Now we will square both sides of the equations. After squaring both sides, we will get following equation:
\[\Rightarrow {{\left( b \right)}^{2}}={{\left( \dfrac{2x}{1+{{x}^{2}}} \right)}^{2}}\]
\[\Rightarrow {{b}^{2}}=\dfrac{4{{x}^{2}}}{{{\left( 1+{{x}^{2}} \right)}^{2}}}\] - (vii)
Now we will add equations (vi) and (vii). After doing this, we will get:
\[\Rightarrow {{\left( 1+a \right)}^{2}}+{{b}^{2}}=\dfrac{4+4{{x}^{2}}}{{{\left( 1+{{x}^{2}} \right)}^{2}}}\]
\[\Rightarrow {{\left( 1+a \right)}^{2}}+{{b}^{2}}=\dfrac{4\left( 1+{{x}^{2}} \right)}{{{\left( 1+{{x}^{2}} \right)}^{2}}}\]
\[\Rightarrow {{\left( 1+a \right)}^{2}}+{{b}^{2}}=\dfrac{4}{1+{{x}^{2}}}\] - (viii)
Now we will multiply (iv) with 2. Thus, we will get:
\[\Rightarrow 2b=\dfrac{4x}{1+{{x}^{2}}}\]
\[\Rightarrow \dfrac{4x}{1+{{x}^{2}}}=\dfrac{2b}{x}\] - (ix)
Now we will substitute \[\dfrac{4x}{1+{{x}^{2}}}\] from (ix) to (viii). Thus, we get:
\[\Rightarrow {{\left( 1+a \right)}^{2}}+{{b}^{2}}=\dfrac{2b}{x}\]

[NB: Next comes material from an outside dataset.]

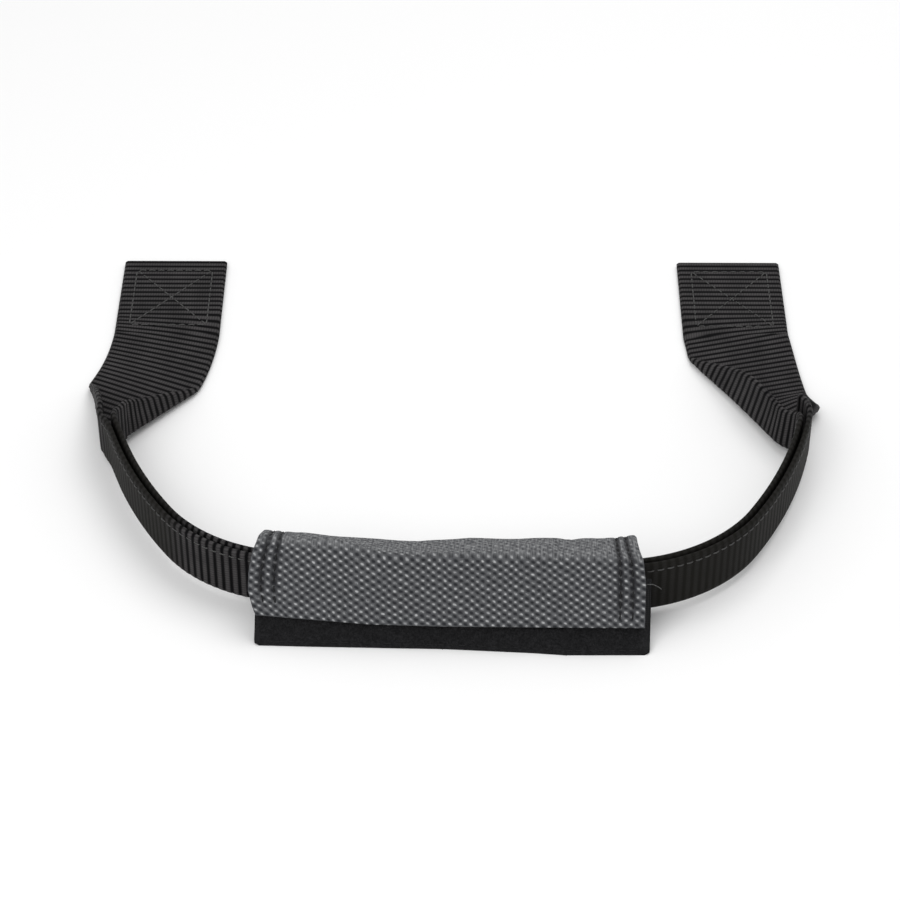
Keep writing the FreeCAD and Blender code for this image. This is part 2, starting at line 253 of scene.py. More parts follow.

Now, we will take reciprocal on both sides:
\[\begin{align}
  & \Rightarrow \dfrac{1}{{{\left( 1+a \right)}^{2}}+{{b}^{2}}}=\dfrac{x}{2b} \\
 & \Rightarrow x=\dfrac{2b}{{{\left( 1+a \right)}^{2}}+{{b}^{2}}} \\
\end{align}\]
Hence, (b) is correct.

Note: We have separated the real and imaginary parts and make them equal because we are given that x is a real number. If it is not given that x is a real number then we cannot separate the real and imaginary parts and do comparison.